A company that enjoys a monopoly over its market is less concerned about perceived value or pricing.

This is because the consumer is reliant on the business for the products and services that it offers.

Thus, perceived value is often low and so too is brand equity.

Despite total market share, monopolies are difficult to obtain and such companies are often dissolved by regulatory bodies.

American telecommunication company AT&T is a notable recent example.

8. Loss of market share

The loss of market share strategy involves products with low perceived value but with disproportionately high pricing.

When the iPhone was first launched in 2007, it quickly rendered the dominant Blackberry obsolete.


As a result, Blackberry phones lost their perceived value and market share very quickly.

Read: What Happened to BlackBerry?

Non-viable market positions in Bowman’s Strategy Clock

Note that the sixth, seventh, and eighth positions are not viable strategies in competitive marketplaces. 

Whenever the price of a product is greater than its perceived value, the business will find it difficult to sell its products in the face of other companies selling cheaper alternatives.

Companies that find themselves in this predicament have two options.

They can either add perceptible value to the product or service on offer or increase perceived value by lowering its price.

If none of these initiatives can be accomplished, the business should exit the market.

Advantages and disadvantages of Bowman’s Strategy Clock


  • Choice – as noted in the introduction, Bowman’s Strategy Clock sets out a broader spectrum of strategic options for a company when compared to Porter’s Generic Strategies. This gives decision-makers more freedom of choice.
  • Ease of use – while more detailed, Bowman’s framework is easy to understand and analyze. It provides multiple starting points for a business looking to establish and maintain a competitive advantage in a market-driven economy.
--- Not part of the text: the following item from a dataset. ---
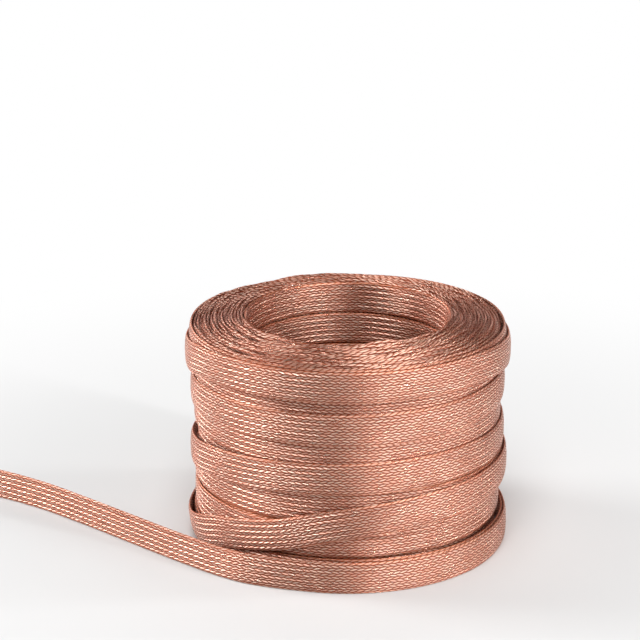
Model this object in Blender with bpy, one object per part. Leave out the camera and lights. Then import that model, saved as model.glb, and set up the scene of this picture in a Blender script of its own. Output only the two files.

  • One dimensional – the primary criticism of Bowman’s Strategy Clock is that it fails to account for firms that occupy more than one strategic position at the same time. Since the model is focused on developing a sustainable competitive advantage, the business in a market characterized by low competition will need to look elsewhere to define a strategy.
  • Differentiation – each of the eight strategic positions of the model is represented in a circle divided into segments, not unlike the face of a clock. However, the boundaries between each position are somewhat blurred and may be difficult to understand as a result.

Key takeaways:

  • Bowman’s Strategy Clock is a marketing model that investigates how a product might be positioned to give it a maximum competitive advantage. It is a more detailed framework that seeks to build on the somewhat more generic Porter’s Generic Strategies approach. 
  • Bowman’s Strategy Clock features eight possible competitive strategies that apply to different markets and products.
  • Of the eight different strategies, three are associated with undesirable market positioning. Nevertheless, many businesses find themselves in these positions and must find ways to increase the perceived or actual value of their products.